В поликлинике с меня бесцеремонно стаскивают штаны и кладут на стол.

— Какой художник так расписал этот трек? — спрашивает усатый доктор, склонившись надо мной.

На вопросы врача лучше не отвечать. Молчи — и все. К этому меня приучил Тоидзе, когда чинил мне кости. Хирургу, как и парикмахеру, легче работать, рассуждая о том, о сем.

Доктор все время ворчит, пока делает мне укол и обрабатывает рану. Домой он велит отправить меня в карете скорой помощи, но она только что выехала па вызов, а пока эта карета, запряженная дохлой клячей, возвратится, можно доползти домой. Степан снова взваливает меня на плечи, благо уже недалеко.
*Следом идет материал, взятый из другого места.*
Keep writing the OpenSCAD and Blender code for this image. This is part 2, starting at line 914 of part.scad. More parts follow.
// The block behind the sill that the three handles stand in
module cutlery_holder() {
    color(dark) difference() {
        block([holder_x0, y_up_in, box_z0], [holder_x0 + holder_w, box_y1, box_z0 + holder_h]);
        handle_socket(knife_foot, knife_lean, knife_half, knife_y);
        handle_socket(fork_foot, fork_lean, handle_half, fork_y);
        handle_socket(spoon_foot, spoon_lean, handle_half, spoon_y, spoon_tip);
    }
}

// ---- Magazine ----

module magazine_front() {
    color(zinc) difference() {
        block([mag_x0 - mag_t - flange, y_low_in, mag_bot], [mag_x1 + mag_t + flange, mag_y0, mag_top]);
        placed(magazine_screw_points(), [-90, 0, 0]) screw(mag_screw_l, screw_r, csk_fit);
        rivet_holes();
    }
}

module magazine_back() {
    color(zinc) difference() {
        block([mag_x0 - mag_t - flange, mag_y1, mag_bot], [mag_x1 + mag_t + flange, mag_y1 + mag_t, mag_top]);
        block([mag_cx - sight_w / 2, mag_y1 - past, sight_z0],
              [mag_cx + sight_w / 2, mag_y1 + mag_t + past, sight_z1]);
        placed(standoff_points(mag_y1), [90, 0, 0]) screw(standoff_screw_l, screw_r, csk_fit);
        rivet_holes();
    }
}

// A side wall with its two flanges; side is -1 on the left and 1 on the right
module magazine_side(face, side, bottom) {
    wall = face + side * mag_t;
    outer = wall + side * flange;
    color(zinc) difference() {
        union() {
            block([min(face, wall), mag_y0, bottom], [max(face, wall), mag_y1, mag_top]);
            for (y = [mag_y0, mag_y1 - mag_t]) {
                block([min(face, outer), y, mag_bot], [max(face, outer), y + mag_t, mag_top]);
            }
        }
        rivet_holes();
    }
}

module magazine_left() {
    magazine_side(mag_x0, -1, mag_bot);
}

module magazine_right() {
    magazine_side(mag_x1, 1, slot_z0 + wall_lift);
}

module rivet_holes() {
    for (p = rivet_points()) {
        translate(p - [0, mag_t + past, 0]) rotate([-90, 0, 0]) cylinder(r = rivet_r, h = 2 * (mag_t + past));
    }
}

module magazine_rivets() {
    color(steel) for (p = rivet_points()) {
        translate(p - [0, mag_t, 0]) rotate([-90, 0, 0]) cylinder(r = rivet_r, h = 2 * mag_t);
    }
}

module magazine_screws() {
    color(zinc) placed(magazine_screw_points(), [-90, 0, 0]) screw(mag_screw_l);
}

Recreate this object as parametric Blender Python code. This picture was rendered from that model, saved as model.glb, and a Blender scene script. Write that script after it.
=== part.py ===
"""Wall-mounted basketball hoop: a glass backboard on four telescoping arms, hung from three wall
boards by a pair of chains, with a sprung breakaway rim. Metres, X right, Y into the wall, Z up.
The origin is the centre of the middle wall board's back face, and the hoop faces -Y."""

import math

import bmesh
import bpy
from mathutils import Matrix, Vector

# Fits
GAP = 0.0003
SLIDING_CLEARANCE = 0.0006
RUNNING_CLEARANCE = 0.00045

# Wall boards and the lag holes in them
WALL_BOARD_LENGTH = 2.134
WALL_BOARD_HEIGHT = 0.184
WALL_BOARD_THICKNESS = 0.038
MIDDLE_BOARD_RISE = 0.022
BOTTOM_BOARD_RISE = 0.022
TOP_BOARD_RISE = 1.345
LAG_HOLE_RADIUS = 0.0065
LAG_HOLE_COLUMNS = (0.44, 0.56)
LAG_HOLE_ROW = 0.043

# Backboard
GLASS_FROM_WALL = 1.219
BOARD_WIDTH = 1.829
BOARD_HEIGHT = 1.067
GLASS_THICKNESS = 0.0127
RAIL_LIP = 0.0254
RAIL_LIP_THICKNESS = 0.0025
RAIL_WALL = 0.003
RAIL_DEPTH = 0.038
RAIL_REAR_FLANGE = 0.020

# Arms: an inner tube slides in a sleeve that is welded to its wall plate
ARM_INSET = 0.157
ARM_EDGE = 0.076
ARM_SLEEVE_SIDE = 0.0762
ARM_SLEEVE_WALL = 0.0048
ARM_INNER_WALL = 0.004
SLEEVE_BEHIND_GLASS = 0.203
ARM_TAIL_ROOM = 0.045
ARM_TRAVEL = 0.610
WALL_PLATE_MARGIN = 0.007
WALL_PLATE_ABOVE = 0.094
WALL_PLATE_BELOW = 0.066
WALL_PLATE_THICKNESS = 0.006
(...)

Черный яр сейчас не соответствует своему названию, он весь в белом пуху. Снег лежит еще не почерневший, схоронив под собой ручеек, бегущий по дну оврага, бурьян и крапиву, густо облепившие крутые бока яра. С первых же зимних дней из Черного яра на улицу рвутся злые вьюги. Пусть кругом тишина, нет и ветерка — здесь всегда воет и бесится непогода.
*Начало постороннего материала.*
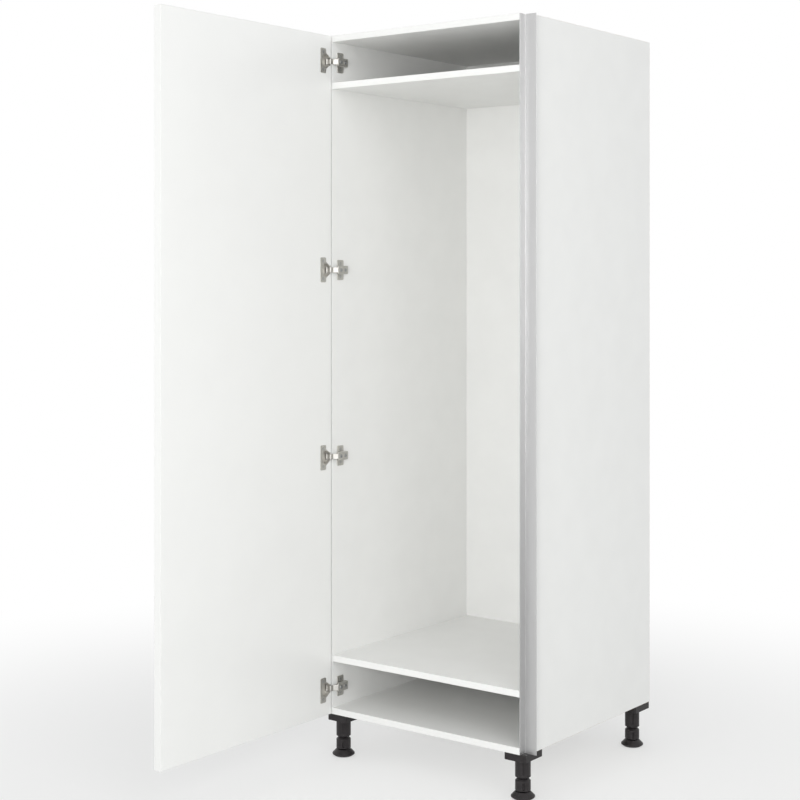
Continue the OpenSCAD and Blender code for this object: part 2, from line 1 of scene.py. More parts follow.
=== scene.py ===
"""Looks of a tall fridge housing unit: board carcass, full-height door on four concealed hinges,
aluminium finger profile and four adjustable feet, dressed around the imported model.

The shapes are worked out in millimetres in the model's own frame, +X to the right, +Y to the back,
+Z up, and become metres when a mesh is made."""
import math

import bmesh
import bpy
import numpy as np
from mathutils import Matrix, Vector


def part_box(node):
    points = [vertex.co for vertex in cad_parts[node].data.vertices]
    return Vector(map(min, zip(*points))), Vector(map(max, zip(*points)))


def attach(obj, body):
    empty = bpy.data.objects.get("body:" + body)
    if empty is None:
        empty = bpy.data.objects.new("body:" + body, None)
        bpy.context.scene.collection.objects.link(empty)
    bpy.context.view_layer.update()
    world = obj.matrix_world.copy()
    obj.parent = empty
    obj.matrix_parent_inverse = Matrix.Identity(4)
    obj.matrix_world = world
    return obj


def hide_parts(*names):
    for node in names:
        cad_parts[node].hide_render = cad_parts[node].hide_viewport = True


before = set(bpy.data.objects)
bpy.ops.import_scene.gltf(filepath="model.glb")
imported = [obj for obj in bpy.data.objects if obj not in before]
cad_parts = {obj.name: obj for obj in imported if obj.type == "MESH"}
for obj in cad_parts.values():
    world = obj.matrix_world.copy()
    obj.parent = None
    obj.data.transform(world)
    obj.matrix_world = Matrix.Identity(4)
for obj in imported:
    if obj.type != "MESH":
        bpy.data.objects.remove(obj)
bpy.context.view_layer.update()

bl_info = {
    "name": "Fridge housing unit",
    "version": (1, 0, 0),
    "blender": (4, 5, 0),
    "location": "3D View > Sidebar > Housing",
    "description": "Builds the pieces, finishes and studio of a tall fridge housing unit",
    "category": "Object",
}

MM = 0.001

# Heights of the hinge centres
HINGE_HEIGHTS = (177.0, 766.0, 1241.0, 1771.0)
# Depth of the cup centres, and the pin's place: over the left panel's inner face, and in depth
CUP_Y = -26.5
PIN_X, PIN_Y = -8.75, -11.25
# Depth of the arms' adjusting screws, and of the plates' screw line
ADJUSTER_YS = (18.0, 35.0)
PLATE_LINE = 30.0
# Thickness of the cross plates and of the wings, and the arms' outer face over the side panel
PLATE_T, WING_T, ARM_TOP = 2.5, 1.2, 14.4
# Arrises of the bands: on the board's side, at the ends of the upright ones and at those of the level ones
SEAM, UPRIGHT_END, LEVEL_END = 0.25, 0.2, 0.1
# Radius of a foot's sleeve and collar, and of its stem
BARREL_R = 18.5
STEM_R = 10.0
# Direction of the moulding groove and of the first tool slot of a foot
FOOT_TURN = math.radians(-52.5)


def linear(hex_text):
    """sRGB hex to the linear colour that shaders take, with an alpha of 1."""
    channels = [int(hex_text[i:i + 2], 16) / 255 for i in (0, 2, 4)]
    return tuple(c / 12.92 if c <= 0.04045 else ((c + 0.055) / 1.055) ** 2.4 for c in channels) + (1.0,)


def box_mm(node):
    """Lowest and highest corner of a CAD node, in millimetres."""
    low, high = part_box(node)
    return np.array(low) / MM, np.array(high) / MM


# Inner face of the left side panel
LEFT_FACE = box_mm("side_panel_left")[1][0]
# Thickness of the boards, and the height of each underside, with 1 where the cams are in the upper face
BOARD_T = 16.0
BOARDS = [(box_mm(node)[0][2], side) for node, side in (
    ("bottom_board", -1), ("niche_floor_board", -1), ("niche_ceiling_board", 1), ("top_board", 1))]


# Shapes


def corner_arcs(before, corner, after, radius, steps):
    """Arc that replaces each corner: its centre lies on the bisector at radius / sin(half angle), and its
    points turn evenly from one tangent point to the other, (sin((1-f)a) s + sin(f a) e) / sin a."""
    back = before - corner
    ahead = after - corner
    back /= np.linalg.norm(back, axis=1, keepdims=True)
    ahead /= np.linalg.norm(ahead, axis=1, keepdims=True)
    half = np.arccos(np.clip((back * ahead).sum(axis=1, keepdims=True), -1, 1)) / 2
    bisector = back + ahead
    bisector /= np.linalg.norm(bisector, axis=1, keepdims=True)
    centre = corner + bisector * radius / np.sin(half)
    start = corner + back * radius / np.tan(half) - centre
    end = corner + ahead * radius / np.tan(half) - centre
    turn = (math.pi - 2 * half)[:, None]
    f = np.linspace(0, 1, steps + 1)[None, :, None]
    arc = (np.sin((1 - f) * turn) * start[:, None] + np.sin(f * turn) * end[:, None]) / np.sin(turn)
    return centre[:, None] + arc


def rectangle(u0, v0, u1, v1):
    """Corners of a rectangle, counter-clockwise."""
    return [(u0, v0), (u1, v0), (u1, v1), (u0, v1)]


def rounded(corners, radii, steps=5):
    """Closed loop through the corners, counter-clockwise, with each corner replaced by its arc."""
    p = np.array(corners, float)
    r = np.broadcast_to(np.array(radii, float), len(p))[:, None]
    return corner_arcs(np.roll(p, 1, 0), p, np.roll(p, -1, 0), r, steps).reshape(-1, 2)


def rounded_line(points, radii, steps=4):
    """Open line through the points, with each inner corner replaced by its arc."""
    p = np.array(points, float)
    r = np.broadcast_to(np.array(radii, float), len(p) - 2)[:, None]
    arcs = corner_arcs(p[:-2], p[1:-1], p[2:], r, steps).reshape(-1, 2)
    return np.vstack([p[:1], arcs, p[-1:]])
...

Верхом па Степке я себя чувствую прескверно, на душе тоже невесело — ведь сейчас мне предстоит разговор с мамой. Уж она-то не поскупится на упреки, слезы и причитания:

— Боже, кто мог подумать, что в сорочке родится такой Нестор Махно!

ОВАЦИЙ НЕ БУДЕТ

Две недели валяюсь в постели. В общем, не утомительно. Лежишь, ничего не делаешь, никого не возмущает твое безделье. Ешь досыта, спишь вдоволь, мать никаким воспитанием не занимается и почти не пилит. Однажды завела разговор о Степане — вот, мол, с кого следует брать пример, он работает на заводе, уже и в комсомол вступил, и в «Синей блузе» не на последних ролях, даже в село его посылают. Но, взглянув на мое лицо, мама умолкла, наверное поняла: еще одно слово — я встану и уйду. Зина навещает почти ежедневно, а поднимусь с постели — она и носа не покажет. Хоть всю жизнь болей! До чего непонятны эти девчонки! Зина, между прочим, привязалась к моей, младшей сестренке, нянчится с ней, возится, как с родной.